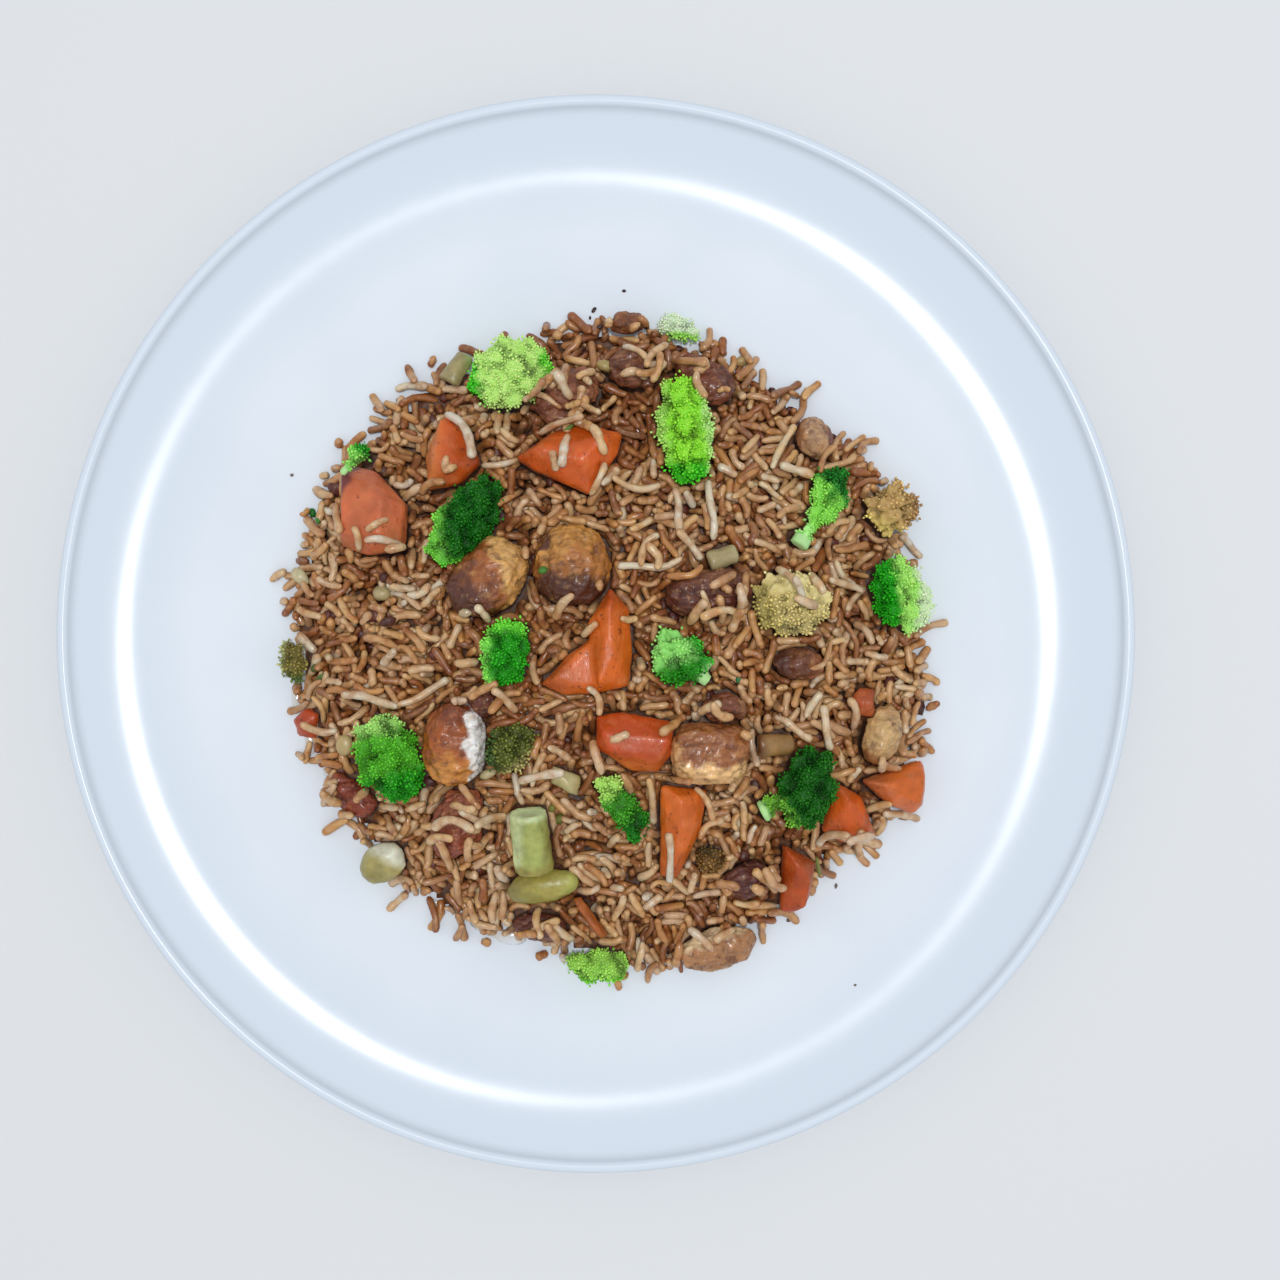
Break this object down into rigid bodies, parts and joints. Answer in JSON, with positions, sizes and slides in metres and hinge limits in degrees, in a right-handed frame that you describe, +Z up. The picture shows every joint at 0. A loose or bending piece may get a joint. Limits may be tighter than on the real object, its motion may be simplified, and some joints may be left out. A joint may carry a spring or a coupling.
{
  "type": "plate of fried rice",
  "caption": "White glazed dinner plate with a heap of fried long-grain rice, broccoli florets, cut carrots, browned tofu, meat and stems.",
  "frame": {"origin": "under the middle of the plate, on the surface that it stands on", "axes": "+Z up out of the plate; +X to the right and +Y to the top of the plate as served and looked down on"},
  "size_m": [0.2732, 0.2732, 0.0375],
  "materials": {
    "plate": "white gloss glaze",
    "rice": "moist cooked long-grain rice browned by soy sauce, tan to brown",
    "fresh_broccoli": "beaded buds, dark green to yellow green, pale green stalks",
    "cooked_broccoli": "soft beaded buds, olive to straw yellow",
    "carrot": "moist cut carrot, orange to coral",
    "tofu": "browned and glazed, cream where pale",
    "meat": "fibrous reddish brown, moist",
    "stem": "soft pale green to olive, moist"
  },
  "bodies": {
    "root": {"plate": "plate", "rice": "rice", "fresh_floret_01": "fresh_broccoli", "fresh_floret_02": "fresh_broccoli", "fresh_floret_03": "fresh_broccoli", "fresh_floret_04": "fresh_broccoli", "fresh_floret_05": "fresh_broccoli", "fresh_floret_06": "fresh_broccoli", "fresh_floret_07": "fresh_broccoli", "fresh_floret_08": "fresh_broccoli", "fresh_floret_09": "fresh_broccoli", "fresh_floret_10": "fresh_broccoli", "fresh_floret_11": "fresh_broccoli", "fresh_floret_12": "fresh_broccoli", "fresh_floret_13": "fresh_broccoli", "carrot_01": "carrot", "carrot_02": "carrot", "carrot_03": "carrot", "carrot_04": "carrot", "carrot_05": "carrot", "carrot_06": "carrot", "carrot_07": "carrot", "carrot_08": "carrot", "carrot_09": "carrot", "carrot_10": "carrot", "carrot_11": "carrot", "carrot_12": "carrot", "stem_01": "stem", "stem_02": "stem", "stem_03": "stem", "stem_04": "stem", "stem_05": "stem", "stem_06": "stem", "stem_07": "stem", "tofu_01": "tofu", "tofu_02": "tofu", "tofu_03": "tofu", "tofu_04": "tofu", "tofu_05": "tofu", "tofu_06": "tofu", "tofu_07": "tofu", "tofu_08": "tofu", "cooked_floret_01": "cooked_broccoli", "cooked_floret_02": "cooked_broccoli", "cooked_floret_03": "cooked_broccoli", "cooked_floret_04": "cooked_broccoli", "cooked_floret_05": "cooked_broccoli", "meat_01": "meat", "meat_02": "meat", "meat_03": "meat", "meat_04": "meat", "meat_05": "meat", "meat_06": "meat", "meat_07": "meat", "meat_08": "meat", "meat_09": "meat", "meat_10": "meat", "meat_11": "meat"}
  },
  "joints": []
}
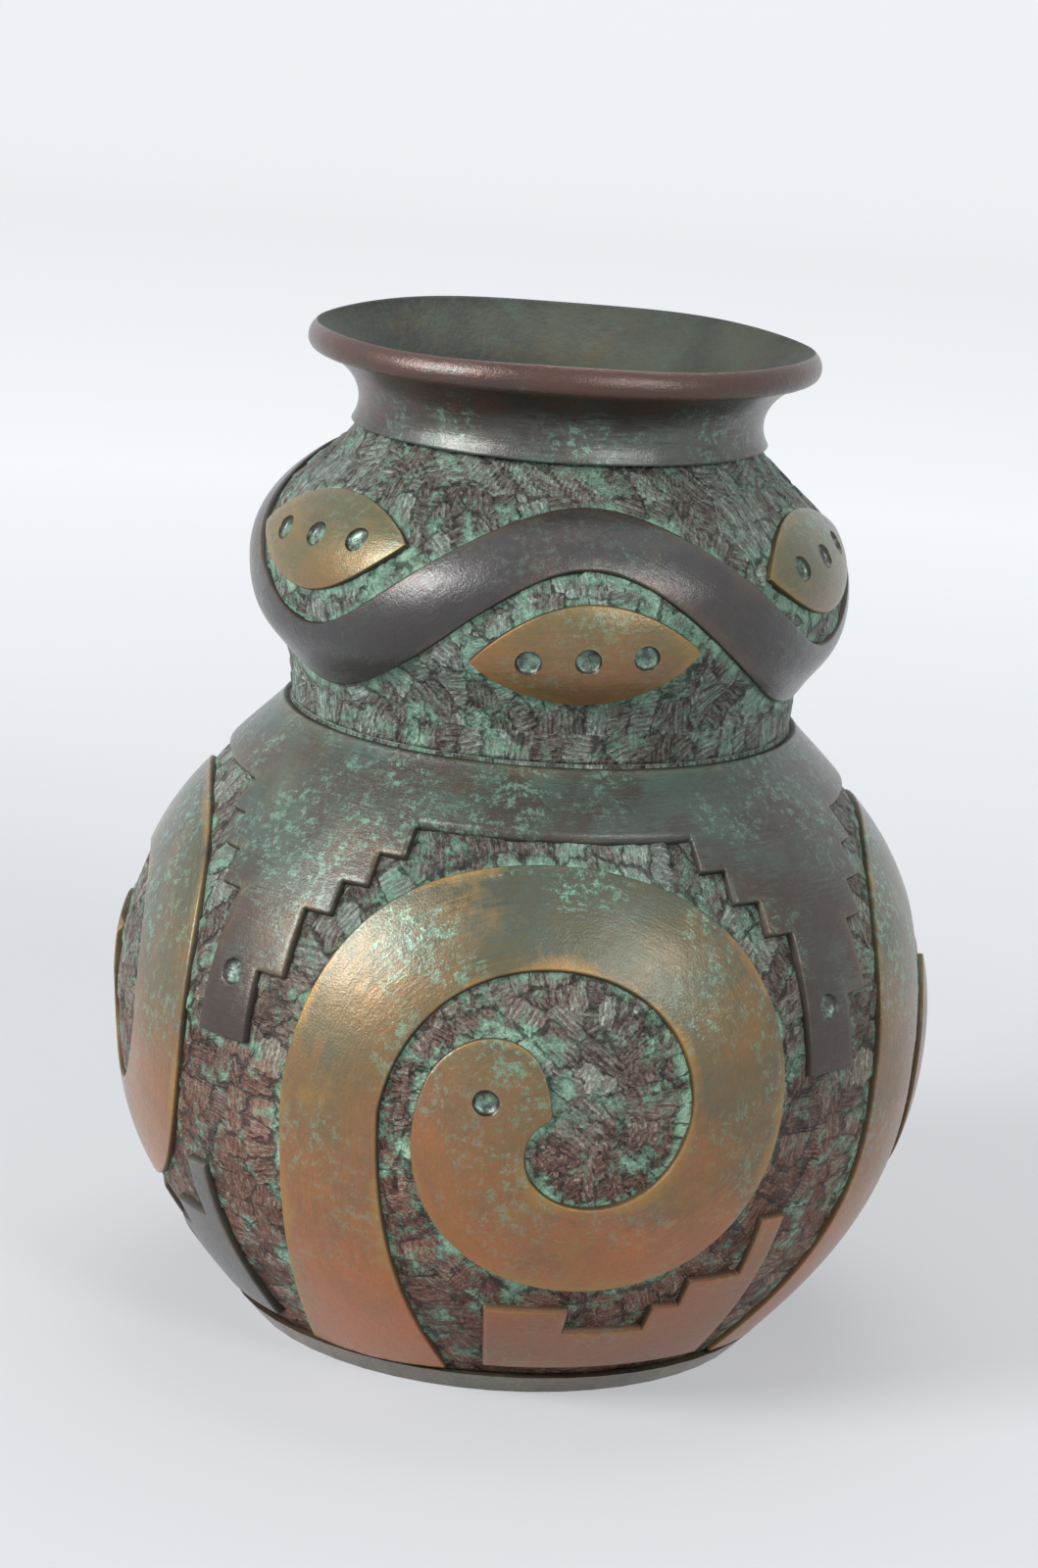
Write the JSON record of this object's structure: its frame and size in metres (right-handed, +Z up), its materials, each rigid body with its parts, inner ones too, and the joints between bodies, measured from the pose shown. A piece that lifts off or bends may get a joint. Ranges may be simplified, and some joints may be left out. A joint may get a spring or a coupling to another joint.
{
  "type": "vase",
  "caption": "Cast bronze vase with a round belly, smaller upper bulb, short flared neck and rolled lip, under raised scroll, wave and step ornament.",
  "frame": {"origin": "centre of the foot ring's flat underside, where the vase's axis meets the surface it stands on", "axes": "+Z up along the vase's axis of turning; -Y looks out of the side that the picture shows"},
  "size_m": [0.2504, 0.2504, 0.305],
  "materials": {
    "dark_bronze": "satin waxed brown-black patina",
    "ground_bronze": "chiselled, matt verdigris patina",
    "golden_bronze": "satin waxed golden patina",
    "copper_bronze": "satin waxed copper patina",
    "grey_bronze": "satin grey patina",
    "ring_bronze": "satin waxed brown patina"
  },
  "bodies": {
    "root": {"foot_ring": "ring_bronze", "base_plate": "ring_bronze", "belly": "ground_bronze", "upper_bulb": "ground_bronze", "neck_and_lip": "dark_bronze", "shoulder_plate": "dark_bronze", "wave_band": "dark_bronze", "scroll_1": "golden_bronze", "foot_step_plate_1": "copper_bronze", "core_plug_1": "ground_bronze", "scroll_2": "golden_bronze", "foot_step_plate_2": "grey_bronze", "core_plug_2": "ground_bronze", "scroll_3": "golden_bronze", "foot_step_plate_3": "copper_bronze", "core_plug_3": "ground_bronze", "scroll_4": "golden_bronze", "foot_step_plate_4": "grey_bronze", "core_plug_4": "ground_bronze", "leaf_under_crest_1": "golden_bronze", "leaf_over_hollow_1": "golden_bronze", "leaf_under_crest_2": "golden_bronze", "leaf_over_hollow_2": "golden_bronze", "leaf_under_crest_3": "golden_bronze", "leaf_over_hollow_3": "golden_bronze"}
  },
  "joints": []
}
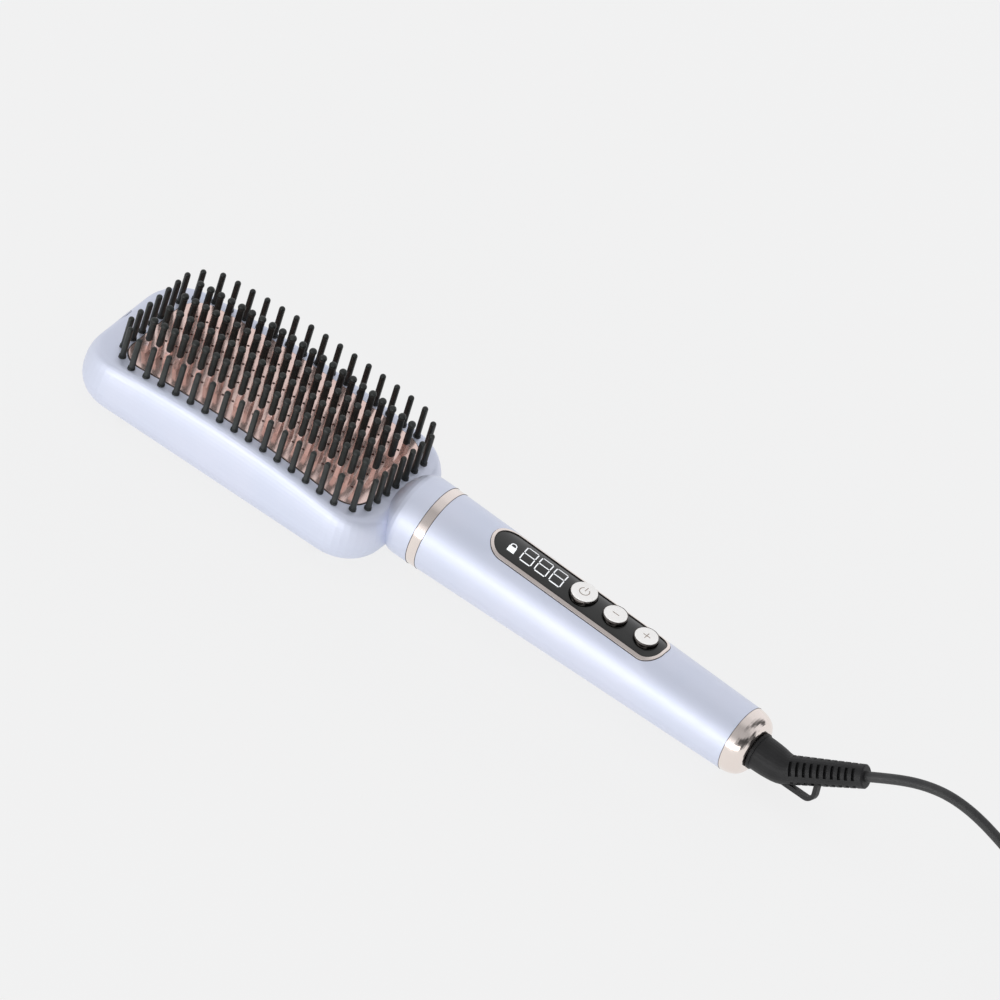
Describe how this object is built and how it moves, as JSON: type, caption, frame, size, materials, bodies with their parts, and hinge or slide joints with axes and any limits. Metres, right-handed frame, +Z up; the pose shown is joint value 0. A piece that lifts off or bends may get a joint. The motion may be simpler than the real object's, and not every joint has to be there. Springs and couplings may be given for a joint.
{
  "type": "steam hair straightener brush",
  "caption": "Heated brush for straightening hair: arched head with rows of metal studs and guard bristles, round handle with a button panel, swivel cord with hanging loop.",
  "frame": {"origin": "on the surface that it lies on, under the middle of the brush without its free cord", "axes": "+X from the tip of the head to the cord end, +Z up on the bristle side, +Y completes a right-handed frame"},
  "size_m": [0.5078, 0.0755, 0.0455],
  "materials": {
    "shell": "pearl lilac gloss",
    "back_shell": "pearl lilac gloss",
    "rose_plate": "satin rose",
    "gasket": "matte",
    "bristle": "matte",
    "tip": "matte",
    "tray_metal": "cast",
    "ceramic": "unglazed ceramic",
    "sensor": "satin",
    "fuse": "satin",
    "tank": "translucent",
    "pump": "satin",
    "silicone_tube": "translucent silicone",
    "steel": "satin",
    "plug_rubber": "satin",
    "oring": "matte",
    "champagne": "champagne metallic",
    "lens": "polished black",
    "chassis": "matte",
    "board": "solder mask",
    "display": "white reflector",
    "switch": "matte",
    "button": "polished black",
    "black_plastic": "matte",
    "cord_black": "matte black"
  },
  "bodies": {
    "brush": {"head_front_shell": "shell", "head_back_cover": "back_shell", "heating_plate": "rose_plate", "plate_gasket": "gasket", "guard_strip_near": "bristle", "guard_strip_far": "bristle", "guard_strip_tip": "bristle", "guard_strip_neck": "bristle", "bristle_tips_row_1": "tip", "bristle_tips_row_2": "tip", "bristle_tips_row_3": "tip", "bristle_tips_row_4": "tip", "steam_tray": "tray_metal", "ptc_heaters": "ceramic", "thermistor": "sensor", "thermal_fuse": "fuse", "water_tank": "tank", "micro_pump": "pump", "feed_tubes": "silicone_tube", "cover_screws": "steel", "neck_band": "champagne", "handle_shell": "shell", "panel_bezel": "champagne", "display_lens": "lens", "handle_chassis": "chassis", "control_board": "board", "display_module": "display", "tact_switches": "switch", "end_cap": "champagne", "swivel_retainer": "steel"},
    "power": {"power_button": "button", "power_button_face": "champagne"},
    "minus": {"minus_button": "button", "minus_button_face": "champagne"},
    "plus": {"plus_button": "button", "plus_button_face": "champagne"},
    "filler": {"filler_plug": "plug_rubber", "filler_oring": "oring"},
    "cord": {"swivel_core": "black_plastic", "strain_relief": "cord_black", "cord_run": "cord_black", "cord_coil": "cord_black", "cord_tail": "cord_black", "plug_body": "cord_black", "plug_pins": "steel"}
  },
  "joints": [
    {"name": "power_press", "type": "slide", "parent": "brush", "child": "power", "axis": [-0.0267, 0, -0.9996], "range_m": [0, 0.0006], "stiffness_N_per_m": 600},
    {"name": "minus_press", "type": "slide", "parent": "brush", "child": "minus", "axis": [-0.0267, 0, -0.9996], "range_m": [0, 0.0006], "stiffness_N_per_m": 600},
    {"name": "plus_press", "type": "slide", "parent": "brush", "child": "plus", "axis": [-0.0267, 0, -0.9996], "range_m": [0, 0.0006], "stiffness_N_per_m": 600},
    {"name": "filler_pull", "type": "slide", "parent": "brush", "child": "filler", "axis": [-1, 0, 0], "range_m": [0, 0.012]},
    {"name": "cord_swivel", "type": "hinge", "parent": "brush", "child": "cord", "pos_m": [0.12891, 0, 0.01339], "axis": [0.9996, 0, -0.0267], "continuous": true}
  ]
}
_ _ _ _
→ **Challenge**
Scan the material above for the string "bends" and report each line where you find it.

→ **Response**
Write the JSON record of this object's structure: its frame and size in metres (right-handed, +Z up), its materials, each rigid body with its parts, inner ones too, and the joints between bodies, measured from the pose shown. A piece that lifts off or bends may get a joint. Ranges may be simplified, and some joints may be left out. A joint may get a spring or a coupling to another joint.
Describe how this object is built and how it moves, as JSON: type, caption, frame, size, materials, bodies with their parts, and hinge or slide joints with axes and any limits. Metres, right-handed frame, +Z up; the pose shown is joint value 0. A piece that lifts off or bends may get a joint. The motion may be simpler than the real object's, and not every joint has to be there. Springs and couplings may be given for a joint.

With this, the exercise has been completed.